7: The Government has raised questions over the levels of demand amongst the community for return. Are you confident the demand for right to return is genuine?

The Chagossian return campaign has been led by volunteer groups of Chagossians over decades and is probably more active now than ever. These people would not be giving up their time and energy fighting what at times has seemed like a lost cause if they did not genuinely want their right to return. Hundreds of Chagossians are ready to go right now. I don't think there's any question there is enough to demand to get started with a small-scale resettlement immediately.

It is true not everyone would wish to return immediately. Others may prefer to wait a few years so the society can develop and they can honour existing commitments where they live now.

Some will also wish to remain where they are now, be that the UK, Mauritius, Seychelles or elsewhere. And we must remember we have a responsibility to these Chagossians too, who often have extreme difficulties within their community including poverty, access to housing and discrimination.

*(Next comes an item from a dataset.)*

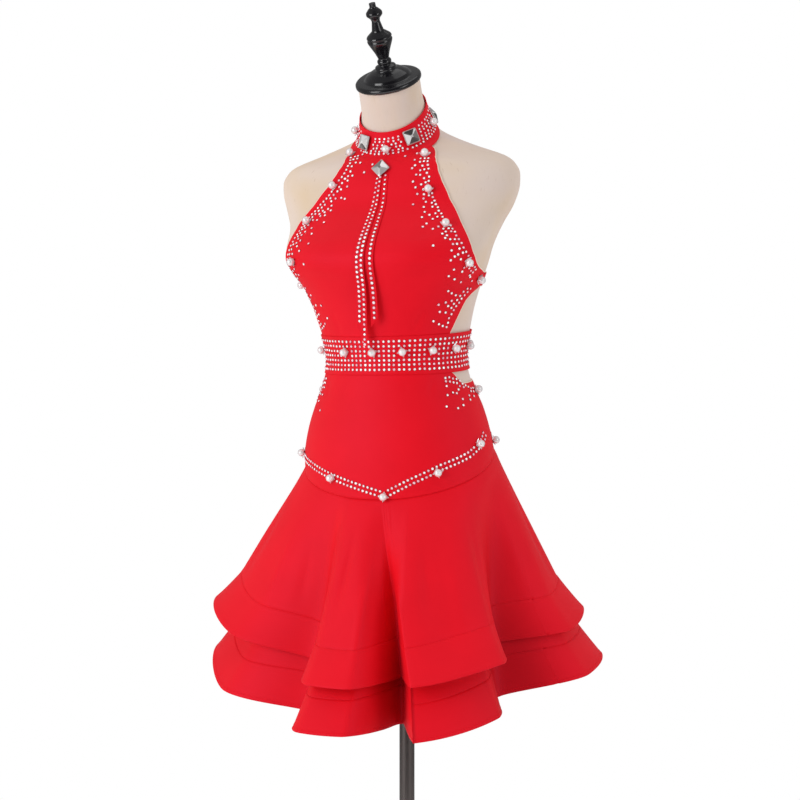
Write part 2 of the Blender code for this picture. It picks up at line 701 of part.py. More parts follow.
# ---- strips, stones, cap, pole and base ----------------------------------------------------------
def build_strip(name, material, column, ends):
    """One hanging strip, with a slanted end, on the bodice's middle."""
    share = np.linspace(0.0, 1.0, STRIP_ROWS)[:, None]
    across = np.linspace(-1.0, 1.0, 3)[None, :]
    low = ends[0] * (1.0 - across) / 2.0 + ends[1] * (1.0 + across) / 2.0
    level = STRIP_TOP * (1.0 - share) + low * share
    knots = STRIPS[::-1, 0]
    middle, half, standoff = (smooth_value(level, knots, STRIPS[::-1, k]) for k in (column, column + 1, 5))
    width = smooth_value(level, BODY[:, 0], BODY[:, 3]) + bust(0.0, level)
    angle = np.arcsin((middle + across * half) / width)
    inner = lifted(angle, level, OUTSIDE + standoff)
    outer = lifted(angle, level, OUTSIDE + standoff + STRIP_CLOTH)
    add_object(name, wall_mesh(name, outer, inner), material)


def build_stone(name, material, angle_deg, level, seat, size, turn_deg):
    """A square stone with a flat back, a thin girdle, sloped sides and a table."""
    angle = math.radians(angle_deg)
    centre = lifted(angle, level, OUTSIDE + seat)
    normal = Vector(normals_of(skin, angle, level))
    along = Vector(lifted(angle + STONE_TURN, level, OUTSIDE) - lifted(angle - STONE_TURN, level, OUTSIDE))
    side = (along - normal * along.dot(normal)).normalized()
    up = normal.cross(side)
    points = []
    for half, height in ((0.5, 0.0), (0.5, STONE_GIRDLE), (0.5 * STONE_TABLE, STONE_HEIGHT)):
        for corner in range(4):
            turn = math.radians(turn_deg + 45.0 + 90.0 * corner)
            reach = size * half * math.sqrt(2.0)
            way = side * math.cos(turn) * reach + up * math.sin(turn) * reach
            points.append(Vector(centre) + way + normal * height)
    faces = [(0, 1, 2, 3), (8, 9, 10, 11)]
    for base in (0, 4):
        for corner in range(4):
            after = (corner + 1) % 4
            faces.append((base + corner, base + after, base + 4 + after, base + 4 + corner))
    add_object(name, mesh_from(name, points, faces), material, 20.0)


def build_stones(material):
    """The collar's square stones and the one in front that the strips hang from."""
    for name, angle_deg, level, seat in COLLAR_STONES:
        build_stone(name, material, angle_deg, level, seat, STONE_SIZE, 0.0)
    build_stone("stone_front", material, 0.0, FRONT_STONE_LEVEL, FRONT_STONE_SEAT, FRONT_STONE_SIZE, 45.0)


def build_turned(name, material, profile, segments):
    """A solid turned round its own Z axis, from rings of radius and height, closed at both ends."""
    points = []
    for radius, height in profile:
        for k in range(segments):
            turn = 2.0 * math.pi * k / segments
            points.append((radius * math.cos(turn), radius * math.sin(turn), height))
    faces = [tuple(range(segments)), tuple(range(len(points) - segments, len(points)))]
    for ring in range(len(profile) - 1):
        for k in range(segments):
            a, b = ring * segments + k, ring * segments + (k + 1) % segments
            faces.append((a, b, b + segments, a + segments))
    return add_object(name, mesh_from(name, points, faces), material, 35.0)


def build_stand(black, steel):
    """The turned cap, square to the neck's top, and the pole on its weighted base."""
    cap = build_turned("neck_cap", black, CAP_PROFILE, CAP_SIDES)
    rim = lifted(ring_angles(FORM_COLUMNS), FORM_TOP, -FORM_INSET)
    front, back = rim[FORM_COLUMNS // 2], rim[0]
    lean = math.atan2(back[2] - front[2], back[1] - front[1])
    axis = np.array([0.0, -math.sin(lean), math.cos(lean)])
    middle = rim.mean(axis=0)
    highest = ((rim - middle) @ axis).max()
    cap.location = middle + axis * (highest + SEAM_GAP)
    cap.rotation_euler = (lean, 0.0, 0.0)
    pole_top = FORM_BOTTOM - SEAM_GAP
    flange_low = pole_top - POLE_FLANGE_HEIGHT
    build_turned("pole", steel, (
        (POLE_RADIUS, HUB_TOP + SEAM_GAP),
        (POLE_RADIUS, flange_low),
        (POLE_FLANGE, flange_low),
        (POLE_FLANGE, pole_top),
    ), POLE_SIDES)
    build_turned("base", steel, (
        (BASE_RADIUS, 0.0),
        (BASE_RADIUS, BASE_HEIGHT - BASE_EDGE),
        (BASE_RADIUS - BASE_EDGE, BASE_HEIGHT),
        (HUB_RADIUS, BASE_HEIGHT + BASE_RISE),
        (HUB_RADIUS, HUB_TOP - HUB_EDGE),
        (HUB_RADIUS - HUB_EDGE, HUB_TOP),
    ), BASE_SIDES)


def main():
    """Build every piece."""
    clear_scene()
    red = make_material("red_stretch_knit", (0.85, 0.02, 0.04), 0.6)
    canvas = make_material("form_canvas", (0.75, 0.66, 0.58), 0.9)
    glass = make_material("mirror_glass", (0.70, 0.72, 0.74), 0.08, 0.9)
    black = make_material("black_lacquer", (0.01, 0.01, 0.01), 0.15)
    steel = make_material("dark_steel", (0.12, 0.11, 0.11), 0.3, 1.0)
    build_form(canvas)
    build_bodice(red)
    build_collar(red)
    build_back_band(red)
    build_belt(red)
    build_yokes(red)
    build_skirt(red)
    build_strip("strip_left", red, 1, LEFT_STRIP_ENDS)
    build_strip("strip_right", red, 3, RIGHT_STRIP_ENDS)
    build_stones(glass)
    build_stand(black, steel)


main()
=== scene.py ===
# Looks of a red halter-neck Latin dance dress on a limbless dress form: knit panels, mirror stones,
# pearls and rhinestones, the jersey-covered form, its lacquered cap and its steel stand.
from math import atan2, cos, pi, radians, sin

import bpy
import numpy as np
from mathutils import Matrix, Vector


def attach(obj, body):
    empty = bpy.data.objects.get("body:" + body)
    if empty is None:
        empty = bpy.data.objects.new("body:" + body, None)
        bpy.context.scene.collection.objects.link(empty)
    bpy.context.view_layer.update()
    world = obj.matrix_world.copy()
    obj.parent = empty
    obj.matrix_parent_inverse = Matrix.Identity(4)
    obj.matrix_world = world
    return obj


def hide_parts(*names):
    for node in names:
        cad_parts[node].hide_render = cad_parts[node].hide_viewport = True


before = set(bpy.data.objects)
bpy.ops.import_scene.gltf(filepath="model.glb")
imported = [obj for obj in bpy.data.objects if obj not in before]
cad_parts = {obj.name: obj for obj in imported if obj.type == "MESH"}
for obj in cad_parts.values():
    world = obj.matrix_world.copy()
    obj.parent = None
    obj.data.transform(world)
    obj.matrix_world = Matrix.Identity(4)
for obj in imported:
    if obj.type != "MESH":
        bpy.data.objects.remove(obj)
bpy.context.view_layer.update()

RIDE, SEED = "root", 41

# ---- form and cut, as the solids have them ----
SEAM_GAP, OUTSIDE = 0.0003, 0.0023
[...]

8: Finally, do you think Chagossians will finally be allowed to return to their homeland.

We can never say for sure really but we are closer than we have been for a long time. The Government will make their decision soon and we'll certainly be pushing them to finally deliver a fair solution and support Chagossians right to return.

I really think we must take the decision to end Chagossians' exile now. It has gone on for far too long already, and it is difficult to understand why it hasn't been resolved sooner.

Although it is a complex issue with a complex history, at heart it is very simple. Our nation has not treated the Chagossians fairly, and we now have an opportunity to start treating them fairly. We need to give them the same, simple rights as all other British citizens and allow them to live in the land of their birth. We rightly defend the rights of the Falkland Islanders and Gibraltarians and now we must offer the same support to the Chagossians.